* _EXERCISE AIM_
Output, word for word, every line from the start of the listing down to and including the line that contains "boss_depth = 5.6"; include nothing else.

****************

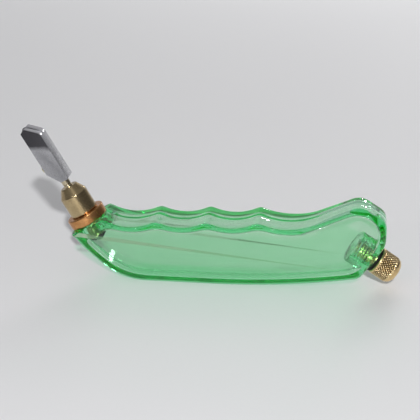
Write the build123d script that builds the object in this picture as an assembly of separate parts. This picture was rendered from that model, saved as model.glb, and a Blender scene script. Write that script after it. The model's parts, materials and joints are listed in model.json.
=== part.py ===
from build123d import *
import os
from math import cos, radians, sin, sqrt

# Hollow-handled, oil-fed glass cutter. Millimetres.
# +X runs from the cutting head to the filler cap, +Y is the width and +Z is up, with the finger
# grooves on top and the gently rounded back edge below. Z = 0 is the flat that it rests on, and
# the origin is the middle of the footprint of the whole tool.

# handle
half_width = 9.25
wall = 2.8
side_wall = 3.0
edge_round = 4.2
cavity_round = 1.6
belly_radius = 28.0
heel_radius = 330.0
heel_corner = 27.3
rear_x = 68.9
tail_point = (59.2, 5.3)
rear_low = (rear_x, 19.6)
rear_high = (rear_x, 29.63)
hump_apex = (58.47, 36.27)
rise_foot = (41.5, 28.55)
blank_top = 34.0
blank_top_step = 5.5
outline_radii = [belly_radius, belly_radius, heel_radius, 4.5, 8.0, 5.0, 7.0, 3.0, 5.0, 5.0]
front_belly = [(-51.4, 13.29), (-36.8, 0.0)]
front_slope = (-0.656, 0.755)

# finger grooves
groove_count = 3
first_peak = (-42.5, 26.5)
groove_pitch = 20.13
groove_rise = 0.67
groove_depth = 2.5
groove_flare = 1.9
flare_inset = 1.7
thumb_saddle = (30.2, 26.05)
thumb_radius = 28.0

# nose axis, on which the collar, spindle and head are stacked; heights are from the handle's face
nose_x = -49.9
nose_z = 23.04
nose_angle = 120.0
nose_block = 4.2
boss_radius = 5.5
boss_depth = 5.6

stub_radius = 3.5
stub_depth = 6.4
stub_clearance = 0.05
ring_radius = 7.9
ring_height = 4.0
ring_edge_round = 0.4
collar_radius = 5.65
collar_top = 12.7
cone_top = 16.4
cone_tip_radius = 3.6
spring_bore = 2.8
spring_bore_top = 9.6
clip_groove_depth = 0.35
clip_groove_low = -2.6
clip_height = 0.7
gland_radius = 2.6
gland_low = 12.2
gland_height = 1.2

spindle_radius = 1.7
spindle_clearance = 0.05
spindle_low = -8.3
spindle_top = 29.2
oil_bore = 0.6
oil_bore_low = -7.0
feed_height = -6.2
feed_radius = 0.45
stop_height = 0.6
stop_radius = 2.65
stop_groove_depth = 0.3
stop_gap = 0.9
seat_height = 0.8
seat_clearance = 0.05
retainer_width = 0.65
retainer_gap = 1.2
spring_turns = 7
spring_wire = 0.25
spring_coil_radius = 2.2
disc_radius = 2.9
disc_height = 0.7
disc_edge_round = 0.3
seal_height = 1.0
seal_radius = 3.45
seal_bore_clearance = 0.3
o_ring_clearance = 0.02
wick_low = -5.5
wick_clearance = 0.02
wick_shortfall = 0.2

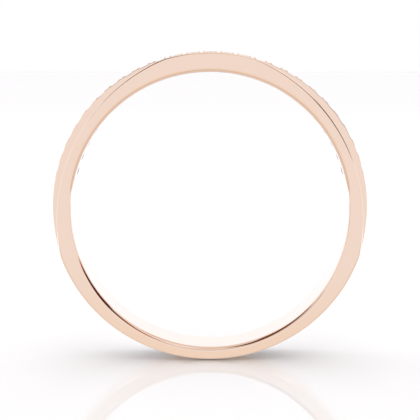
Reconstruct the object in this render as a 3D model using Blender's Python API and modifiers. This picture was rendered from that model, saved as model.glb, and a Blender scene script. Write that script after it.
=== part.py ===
"""Half-eternity wedding band: a tapered band, a stone-set strip let into its crown, and its stones.

The origin is the middle of the finger hole, whose axis lies along Y, with the stones uppermost. All
lengths are in metres. Angles around the band are measured from its top, towards +X.
"""

import math

import bmesh
import bpy
from mathutils import Euler, Matrix, Vector

MM = 0.001

# The band.
BAND_WIDTH = 3.0 * MM  # side face to side face, along the finger
FINGER_RADIUS = 8.675 * MM  # ring size 7
OUTER_RADIUS = 9.94 * MM  # over the crown of the outer surface
FLATTENING = 0.979  # the outer form is a little lower than it is wide
OUTER_HEIGHT = 0.21 * MM  # its centre above the hole's, which makes the band thickest at the top
OUTER_DOME = 0.09 * MM  # how far the outer surface rises from its edges to its middle
CROWN_HALF_WIDTH = 0.46 * MM  # the flat middle of the outer surface
OUTER_ROUNDING = 0.11 * MM
INNER_ROUNDING = 0.28 * MM  # the comfort edge on both sides of the finger hole

# The scooped shoulders, which leave a narrow rib standing in the middle of the band.
RIB_HALF_WIDTH = 0.74 * MM
SCOOP_RADIUS = 10.99 * MM
SCOOP_CENTRE = (1.40 * MM, -0.86 * MM)  # from the outer form's centre: away from the shoulder, up
SCOOP_ROUNDING = 0.12 * MM

# The stones and their strip.
STONE_COUNT = 25
STONE_PITCH = math.radians(6.25)
STONE_RADIUS = 0.47 * MM
TABLE_RADIUS = 0.27 * MM
CROWN_HEIGHT = 0.155 * MM
GIRDLE_HALF = 0.02 * MM
PAVILION_DEPTH = 0.42 * MM
GIRDLE_RADIUS = 9.71 * MM  # from the outer form's centre
STRIP_RADIUS = 9.90 * MM
STRIP_FLOOR = 9.02 * MM
STRIP_HALF_ANGLE = math.radians(80.5)
SEAT_CLEARANCE = 0.03 * MM
WINDOW_RADIUS = 0.26 * MM  # the opening under each stone, through to the finger
PRONG_RADIUS = 0.085 * MM
PRONG_TOP = 0.24 * MM  # above the girdle
PRONG_ROOT = -0.10 * MM
PRONG_SPREAD = 0.135 * MM  # each prong from the middle of its gap, around the band
PRONG_OFFSET = 0.42 * MM  # each prong from the middle of the strip, along the finger

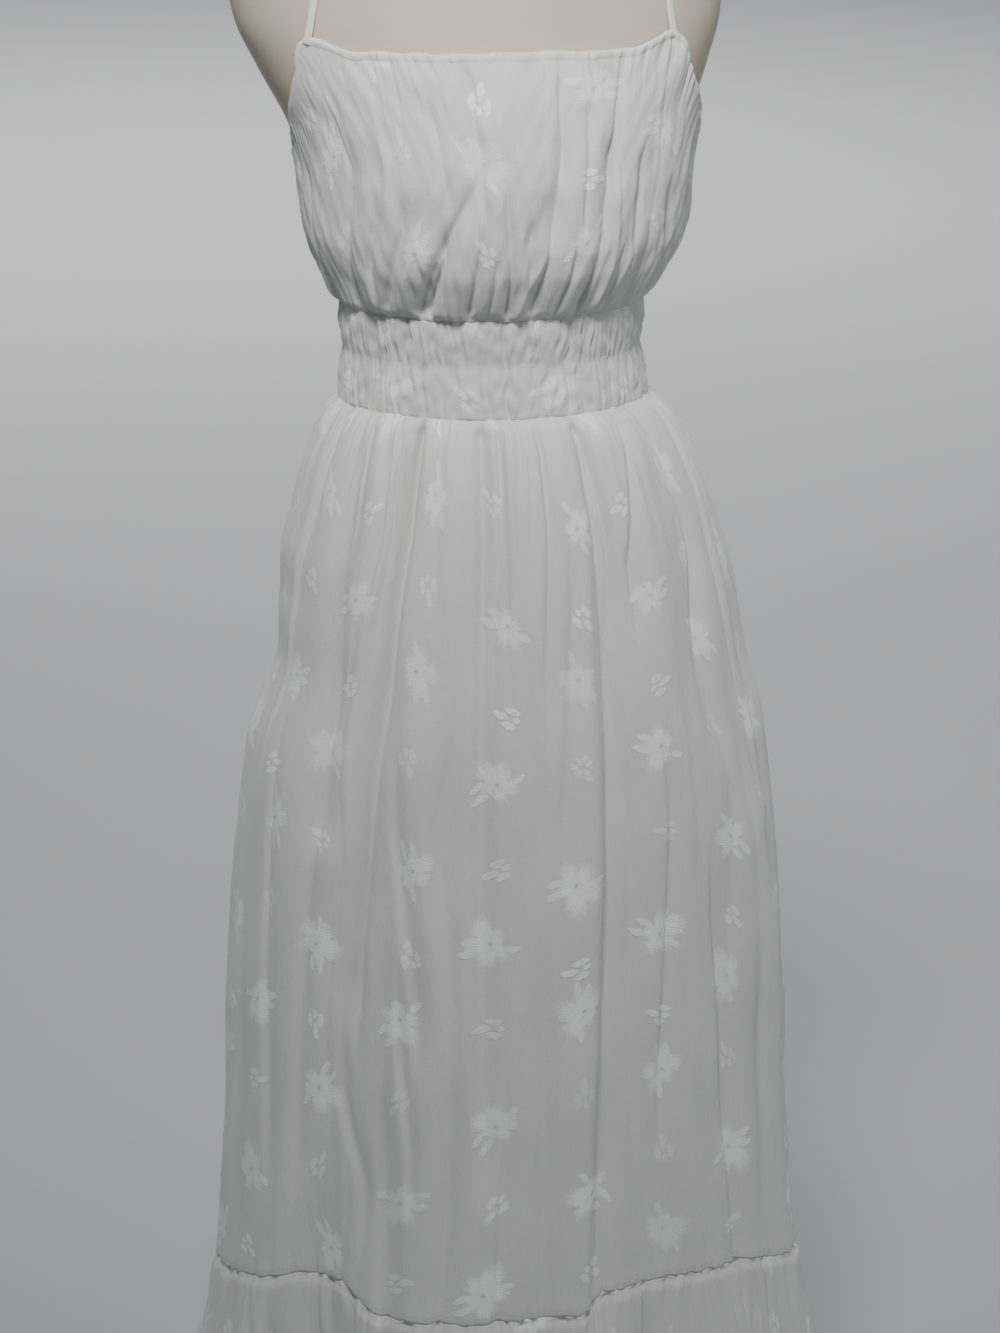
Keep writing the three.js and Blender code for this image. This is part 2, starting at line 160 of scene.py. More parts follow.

****************

* _OUTPUT_
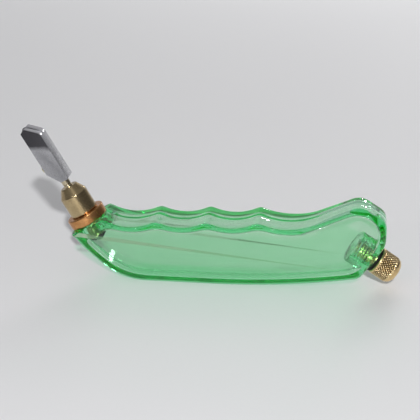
Write the build123d script that builds the object in this picture as an assembly of separate parts. This picture was rendered from that model, saved as model.glb, and a Blender scene script. Write that script after it. The model's parts, materials and joints are listed in model.json.
=== part.py ===
from build123d import *
import os
from math import cos, radians, sin, sqrt

# Hollow-handled, oil-fed glass cutter. Millimetres.
# +X runs from the cutting head to the filler cap, +Y is the width and +Z is up, with the finger
# grooves on top and the gently rounded back edge below. Z = 0 is the flat that it rests on, and
# the origin is the middle of the footprint of the whole tool.

# handle
half_width = 9.25
wall = 2.8
side_wall = 3.0
edge_round = 4.2
cavity_round = 1.6
belly_radius = 28.0
heel_radius = 330.0
heel_corner = 27.3
rear_x = 68.9
tail_point = (59.2, 5.3)
rear_low = (rear_x, 19.6)
rear_high = (rear_x, 29.63)
hump_apex = (58.47, 36.27)
rise_foot = (41.5, 28.55)
blank_top = 34.0
blank_top_step = 5.5
outline_radii = [belly_radius, belly_radius, heel_radius, 4.5, 8.0, 5.0, 7.0, 3.0, 5.0, 5.0]
front_belly = [(-51.4, 13.29), (-36.8, 0.0)]
front_slope = (-0.656, 0.755)

# finger grooves
groove_count = 3
first_peak = (-42.5, 26.5)
groove_pitch = 20.13
groove_rise = 0.67
groove_depth = 2.5
groove_flare = 1.9
flare_inset = 1.7
thumb_saddle = (30.2, 26.05)
thumb_radius = 28.0

# nose axis, on which the collar, spindle and head are stacked; heights are from the handle's face
nose_x = -49.9
nose_z = 23.04
nose_angle = 120.0
nose_block = 4.2
boss_radius = 5.5
boss_depth = 5.6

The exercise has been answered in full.